For many years my late, beloved Auntie Ismae was the head cook in a popular Crieff teashop. Obviously she knew young Ewan and he certainly would have been familiar with the excellence of her fruit scones. That is one reason why the women in my family have always taken a proprietorial interest in Ewan’s life. In 2017, when he left his wife of 22 years for a young actress, we all folded our arms and hoisted our bosoms for a good tut. ‘Your Auntie Ismae would have been very disappointed with Ewan,’ said my mother: perhaps our family’s version of the Skibbereen Eagle newspaper in 1914 warning Kaiser Wilhelm that it ‘had its eye’ on him.

Actually I did once meet Ewan, at a photoshoot in an old London gym. Adored him of course! During downtime, the photographer took snaps of us larking about on an arm-wrestling machine, bouts which I repeatedly won. Later the Crieff-born actor, as he is always known in Scotland, autographed the snaps: ‘You’re as strong as an ox, love Ewan.’ My mother was thrilled. ‘Jan’s got some Polaroids with herself and Ewan McGregor,’ she told anyone who would listen. So many eyebrows shot up in Crieff that an unseasonal gale blew down the A9.

Halston had his thing; property porn is mine. An LA real estate website lists a ‘Hollywood Screenwriter’s Funky Laurel Canyon Tudor Seeks $1.7 Million.’ My attention is drawn by the windows in the first-floor dining room which are ‘directly from Jane Austen’s study’. Hush naysayers, of course they are! It cheers me up that Californians still prize the treasures of the Old World, from English hunting-lodge mantels to Portuguese tiles to — hang on — French drains? My dears, no. Highly undesirable, even in Paris. Especially in Paris.

Restaurants are open again! I go to Bocca di Lupo in Soho for fried squid and lemon just like at the Italian seaside. At Sally Clarke in Kensington the veal ravioli with walnuts and sage is whimperingly good. I feel like a hairy troglodyte inching out of the age of porridge into the dawn of deliciousness, which in many ways is exactly what I am.

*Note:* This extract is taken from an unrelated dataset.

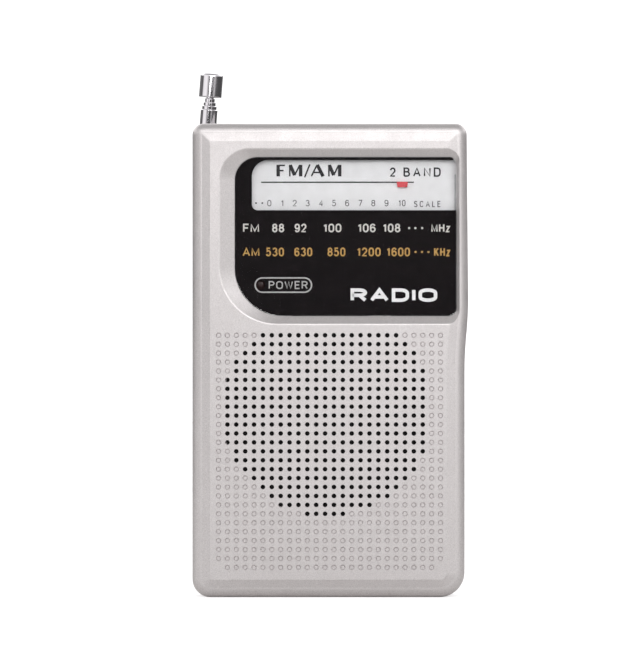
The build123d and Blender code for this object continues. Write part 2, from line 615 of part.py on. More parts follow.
def make_antenna_coil():
    left, right = COIL_X
    return (along_x(ROD_Y, ROD_Z, ROD_R + COIL_THICK, left, right)
            - along_x(ROD_Y, ROD_Z, ROD_R, left - 1, right + 1))


def make_ferrite_holders():
    holders = []
    for x in HOLDER_X:
        holder = block(x - 1.5, x + 1.5, BOARD_BACK, ROD_Y, ROD_Z - 3.9, ROD_Z + 3.9)
        holders.append(holder - along_x(ROD_Y, ROD_Z, ROD_R + 0.04, x - 2, x + 2))
    return group(holders)


# ---- Speaker ----
TAG_X, TAG_BACK = (SPEAKER_X - 20.0, SPEAKER_X + 20.0), -5.4   # wire tags on the frame


def make_speaker_frame():
    floor_front = FRAME_BACK - FRAME_SHEET
    profile = [(SPEAKER_RIM, RIM_FRONT), (SPEAKER_RIM, RIM_BACK), (26.6, RIM_BACK),
               (26.6, -9.6), (15.2, FRAME_BACK), (8.0, FRAME_BACK), (8.0, floor_front),
               (15.0, floor_front), (25.9, -9.9), (25.9, RIM_FRONT)]
    frame = turned(profile, SPEAKER_X, SPEAKER_Z)
    windows = []
    for angle in (0, 90, 180, 270):
        slot = Pos(20.4, -7.5, 0) * Box(5.5, 8, 12)
        windows.append(Pos(SPEAKER_X, 0, SPEAKER_Z) * Rot(0, angle + 45, 0) * slot)
    frame -= windows
    for x in TAG_X:
        frame += block(x - 1.5, x + 1.5, -7.2, TAG_BACK, SPEAKER_Z - 2, SPEAKER_Z + 2)
    return frame


def make_speaker_top_plate():
    profile = [(PLATE_BORE, FRAME_BACK), (YOKE_R, FRAME_BACK), (YOKE_R, PLATE_BACK),
               (PLATE_BORE, PLATE_BACK)]
    return turned(profile, SPEAKER_X, SPEAKER_Z)


def make_speaker_magnet():
    profile = [(7.0, PLATE_BACK), (MAGNET_R, PLATE_BACK), (MAGNET_R, MAGNET_BACK),
               (7.0, MAGNET_BACK)]
    return turned(profile, SPEAKER_X, SPEAKER_Z)


def make_speaker_yoke():
    profile = [(0, FRAME_BACK), (POLE_R, FRAME_BACK), (POLE_R, MAGNET_BACK),
               (YOKE_R, MAGNET_BACK), (YOKE_R, YOKE_BACK), (0, YOKE_BACK)]
    return turned(profile, SPEAKER_X, SPEAKER_Z)


def make_speaker_cone():
    """Paper cone with its rolled edge and the voice coil's tube."""
    tube_outer = COIL_R + COIL_TUBE
    profile = [(25.5, -11.0), (25.5, -10.7), (24.0, -10.35), (22.6, -10.6), (tube_outer, -6.3),
               (tube_outer, -3.2), (COIL_R, -3.2), (COIL_R, -6.6), (22.4, -10.9), (24.0, -10.65)]
    return turned(profile, SPEAKER_X, SPEAKER_Z)


def make_speaker_dust_cap():
    profile = [(0, -8.8), (3.6, -8.3), (6.5, -6.98), (6.1, -6.88), (3.4, -8.0), (0, -8.45)]
    return turned(profile, SPEAKER_X, SPEAKER_Z)


def clamp_spots():
    for angle in CLAMP_ANGLES:
        yield (SPEAKER_X + CLAMP_CIRCLE * cos(radians(angle)),
               SPEAKER_Z + CLAMP_CIRCLE * sin(radians(angle)))


def make_speaker_washers():
    washers = [along_y(x, z, 3.5, RIM_BACK, RIM_BACK + 0.5)
               - along_y(x, z, SCREW_R + 0.1, RIM_BACK - 1, RIM_BACK + 1)
               for x, z in clamp_spots()]
    return group(washers)


def make_speaker_screws():
    return group([pan_screw(x, z, RIM_BACK + 0.5, 1.2, 2.4) for x, z in clamp_spots()])


def make_grille_cloth():
    cloth = along_y(SPEAKER_X, SPEAKER_Z, SPEAKER_RIM - 1.5, FLOOR_Y, FLOOR_Y + 0.25)
    return cloth - block(-40, 40, FLOOR_Y - 1, FLOOR_Y + 1, 67.0, 80)


# ---- Power ----
def make_cell(z, side):
    """Round cell along X, its nub on the given side."""
    half = CELL_LENGTH / 2
    ends = sorted((-side * half, side * (half - 1.5)))
    can = along_x(CELL_Y, z, CELL_R, *ends)
    can = fillet(can.edges().filter_by(GeomType.CIRCLE), 0.6)
    nub = sorted((side * (half - 1.6), side * half))
    return can + along_x(CELL_Y, z, 2.6, *nub)


def make_battery_plates():
    """Spring steel contact plates at both ends of the bay, with a dished boss."""
    plates = []
    for side in (-1, 1):
        face = sorted((side * (BAY_X - CONTACT_SHEET), side * BAY_X))
        plate = block(*face, -1.2, 12.0, 2.6, 31.0)
        z = CELL_Z[0] if side > 0 else CELL_Z[1]
        boss = sorted((side * (CELL_LENGTH / 2 + CONTACT_GAP), side * (BAY_X - 0.3)))
        plates.append(plate + along_x(CELL_Y, z, 1.8, *boss))
    return group(plates)


def make_battery_springs():
    """Plain sleeves the size of the two coil springs."""
    springs = []
    for side in (-1, 1):
        z = CELL_Z[1] if side > 0 else CELL_Z[0]
        ends = sorted((side * (CELL_LENGTH / 2 + CONTACT_GAP), side * (BAY_X - CONTACT_SHEET)))
        springs.append(along_x(CELL_Y, z, 3.6, *ends) - along_x(CELL_Y, z, 2.9, -30, 30))
    return group(springs)


# ---- Antenna, drawn upright at the origin and then leaned over at its pivot ----
def at_pivot(shape):
    return Pos(*PIVOT) * Rot(0, LEAN, 0) * shape


def upright(radius, z0, z1):
    return Pos(0, 0, (z0 + z1) / 2) * Cylinder(radius, z1 - z0)


def make_antenna_foot():
    """Fork that turns on the foot screw and holds the elbow pin between two ears."""
    plate_y0, plate_y1 = REBATE_Y + 0.1 - PIVOT[1], REBATE_Y + 1.0 - PIVOT[1]
    ear_end = EAR_HALF_GAP + EAR_THICK
    foot = along_y(0, 0, 2.1, plate_y0, plate_y1)
    foot += block(-ear_end, ear_end, plate_y0, plate_y1, -2.0, 1.0)
    for side in (-1, 1):
        ear = sorted((side * EAR_HALF_GAP, side * ear_end))
        foot += block(*ear, plate_y0, 0, -1.5, 1.5) + along_x(0, 0, 1.5, *ear)
    foot -= along_x(0, 0, 0.6, -5, 5)
    foot -= along_y(0, 0, SCREW_R + 0.04, plate_y0 - 1, plate_y1 + 1)
    return at_pivot(foot)


def make_antenna_foot_screw():
    seat = REBATE_Y + 1.0 - PIVOT[1] + 0.03
    screw = along_y(0, 0, 0.98, seat, seat + 0.8)
    screw += along_y(0, 0, SCREW_R, seat - 5.5, seat)
    return Pos(*PIVOT) * (screw - block(-2, 2, seat + 0.4, seat + 1, -0.2, 0.2))


def make_antenna_elbow_pin():
    ear_end = EAR_HALF_GAP + EAR_THICK
    return at_pivot(along_x(0, 0, 0.6, -ear_end, ear_end))


def section_radius(stage):
    """Outer radius of a section: 0 is the outer tube, 4 the solid rod."""
    return TUBE_R - stage * (TUBE_WALL + 0.05)


def make_antenna_tube(stage):
    """One hollow section, its rolled mouth holding the next one."""
    outer, step = section_radius(stage), STAGE_STEP * stage
    inner = outer - TUBE_WALL
    low = TUBE_BASE + 0.4 * stage
    tube = upright(outer, low, TUBE_END + step)
    tube = fillet(tube.edges().filter_by(GeomType.CIRCLE).sort_by(Axis.Z)[-1], TUBE_WALL * 0.8)
    tube -= upright(inner, low + 0.3, TUBE_END + step + 1)
    if stage == 0:
        tang = block(-EAR_HALF_GAP + 0.05, EAR_HALF_GAP - 0.05, -1.5, 1.5, 0, TUBE_BASE + 0.1)
        tang += along_x(0, 0, 1.5, -EAR_HALF_GAP + 0.05, EAR_HALF_GAP - 0.05)
        tube += tang - along_x(0, 0, 0.6 + FIT, -3, 3)
    return at_pivot(tube)


def make_antenna_rod():
    return at_pivot(upright(section_radius(4), TUBE_BASE + 1.9, ROD_END))


def make_antenna_knob():
    knob = upright(KNOB_R, KNOB_BASE, KNOB_BASE + KNOB_LENGTH)
    ends = knob.edges().filter_by(GeomType.CIRCLE).sort_by(Axis.Z)
    knob = fillet(ends[-1], 0.7)
    low_edge = knob.edges().filter_by(GeomType.CIRCLE).sort_by(Axis.Z)[0]
    knob = fillet(low_edge, 0.2)
    return at_pivot(knob - upright(section_radius(4), KNOB_BASE - 1, ROD_END))


# ---- Screws and wires ----
def make_case_screws():
    return group([pan_screw(x, z, CASE_SEAT_Y, 1.4, 12.5) for x, z in CASE_SCREWS])


def make_board_screws():
    return group([pan_screw(x, z, BOARD_BACK, 1.2, 5.0) for x, z in BOARD_SCREWS])


def wire(points, radii, thickness=0.5):
    """Insulated wire along straight runs with rounded corners."""
    path = FilletPolyline(*points, radius=radii)
    section = Plane(path @ 0, z_dir=path % 0) * Circle(thickness)
    return sweep(section, path=path)


def make_speaker_wires():
    """From the back of the board round to the tags on the speaker frame."""
    wires = []
    for start, tag in ((-14.0, TAG_X[0]), (14.0, TAG_X[1])):
        wires.append(wire([(start, BOARD_BACK, 62.9), (start, 3.0, 62.9), (tag, 3.0, SPEAKER_Z),
                           (tag, TAG_BACK, SPEAKER_Z)], [2.2, 2.5]))
    return group(wires)


def make_battery_wires():
    """From the top of the battery bay up to the back of the board."""
    bay_top = BAY_TOP + BAY_WALL
    wires = []
    for x in (-24.8, 24.8):
        wires.append(wire([(x, 3.0, bay_top), (x, 3.0, 50.0), (x, 1.8, 63.5),
                           (x, BOARD_BACK, 63.5)], [12, 2.5]))
    return group(wires)


NODES = {
    "front_cover": lambda: perforate(make_front_cover()),
    "rear_cover": make_rear_cover,
    "battery_door": make_battery_door,
    "case_screws": make_case_screws,
    "grille_cloth": make_grille_cloth,
    "dial_lens": make_dial_lens,
    "dial_mask": make_dial_mask,
    "dial_plate": make_dial_plate,
    "dial_pointer": make_dial_pointer,
    "pointer_carriage": make_pointer_carriage,
    "dial_cord": make_dial_cord,
    "cord_pulley_upper": lambda: make_pulley(CORD_TOP_Z - PULLEY_R),
    "cord_pulley_lower": lambda: make_pulley(CORD_LOW_Z + PULLEY_R),
    "pulley_pins": make_pulley_pins,
    "tuning_wheel": make_tuning_wheel,
    "tuning_wheel_screw": lambda: pan_screw(TUNE_X, TUNE_Z, TUNE_SEAT, 0.95, 3.0, point=1),
    "tuning_shaft": make_tuning_shaft,
    "tuning_capacitor": make_tuning_capacitor,
    "volume_wheel": make_volume_wheel,
    "volume_wheel_screw": lambda: pan_screw(VOL_X, VOL_Z, VOL_SEAT, 0.9, 2.0, point=1),
    "volume_shaft": make_volume_shaft,
    "volume_pot": make_volume_pot,
    "band_switch_body": make_band_switch_body,
    "band_switch_knob": make_band_switch_knob,
    "earphone_jack": make_earphone_jack,
    "power_led": make_power_led,
    "circuit_board": make_circuit_board,
    "board_screws": make_board_screws,
    "radio_ic": make_radio_ic,
    "if_transformers": make_if_transformers,
    "electrolytic_capacitors": make_electrolytics,
    "disc_capacitors": make_disc_capacitors,
    "ceramic_filters": make_ceramic_filters,
    "resistors": make_resistors,
    "ferrite_rod": make_ferrite_rod,
    "antenna_coil": make_antenna_coil,
    "ferrite_holders": make_ferrite_holders,
    "speaker_frame": make_speaker_frame,
    "speaker_top_plate": make_speaker_top_plate,
    "speaker_magnet": make_speaker_magnet,
    "speaker_yoke": make_speaker_yoke,
    "speaker_cone": make_speaker_cone,
    "speaker_dust_cap": make_speaker_dust_cap,
    "speaker_washers": make_speaker_washers,
    "speaker_screws": make_speaker_screws,
    "battery_upper": lambda: make_cell(CELL_Z[1], -1),
    "battery_lower": lambda: make_cell(CELL_Z[0], 1),
    "battery_plates": make_battery_plates,
    "battery_springs": make_battery_springs,
    "antenna_foot": make_antenna_foot,
    "antenna_foot_screw": make_antenna_foot_screw,
    "antenna_elbow_pin": make_antenna_elbow_pin,
    "antenna_section_1": lambda: make_antenna_tube(0),
    "antenna_section_2": lambda: make_antenna_tube(1),
    "antenna_section_3": lambda: make_antenna_tube(2),
    "antenna_section_4": lambda: make_antenna_tube(3),
    "antenna_rod": make_antenna_rod,
    "antenna_knob": make_antenna_knob,
    "speaker_wires": make_speaker_wires,
    "battery_wires": make_battery_wires,
}

os.makedirs("parts", exist_ok=True)
for node_name, make_node in NODES.items():
    write(node_name, make_node())
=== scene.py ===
from math import cos, pi, radians, sin

import bpy
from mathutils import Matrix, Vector


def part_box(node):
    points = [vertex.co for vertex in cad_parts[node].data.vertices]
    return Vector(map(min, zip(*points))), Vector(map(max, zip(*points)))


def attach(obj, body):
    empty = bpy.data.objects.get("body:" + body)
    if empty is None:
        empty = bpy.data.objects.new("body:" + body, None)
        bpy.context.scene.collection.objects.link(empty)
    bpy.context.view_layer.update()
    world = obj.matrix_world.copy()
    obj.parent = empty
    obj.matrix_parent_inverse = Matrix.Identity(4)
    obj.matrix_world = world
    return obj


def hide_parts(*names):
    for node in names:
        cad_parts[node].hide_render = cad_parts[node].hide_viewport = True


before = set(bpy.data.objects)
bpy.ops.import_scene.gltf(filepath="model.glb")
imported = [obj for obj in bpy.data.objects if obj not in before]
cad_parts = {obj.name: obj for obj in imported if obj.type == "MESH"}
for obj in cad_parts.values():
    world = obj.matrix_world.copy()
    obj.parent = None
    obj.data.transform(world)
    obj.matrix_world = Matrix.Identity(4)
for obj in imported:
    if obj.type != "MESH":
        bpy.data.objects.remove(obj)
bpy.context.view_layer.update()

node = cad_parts
MM = 0.001


WAVE_SCALE = 0.314159            # scale at which a wave texture repeats once a millimetre


# ---- Node helpers ----
def material(name, roughness=0.5, metallic=0.0, colour=(0.5, 0.5, 0.5), **sockets):
    """New material with one Principled shader whose uniform values are set on its own sockets."""
    mat = bpy.data.materials.new(name)
    mat.use_nodes = True
    shader = mat.node_tree.nodes["Principled BSDF"]
    shader.inputs["Base Color"].default_value = (*colour, 1)
    shader.inputs["Roughness"].default_value = roughness
    shader.inputs["Metallic"].default_value = metallic
    for socket, value in sockets.items():
        shader.inputs[socket.replace("_", " ")].default_value = value
    return mat, mat.node_tree, shader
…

Of course, all I really want is lunch with Ewan’s Halston on the terrace at his Montauk home. We would enjoy the iced vodka and caviar with all the trimmings that he would often fly in from Manhattan. Halston was so spoilt he’d be furious if the baked potatoes got cold en route. Well. Crieff might be sleepy, as Miss Dowd insists, but at least our haggis baws are always piping hot.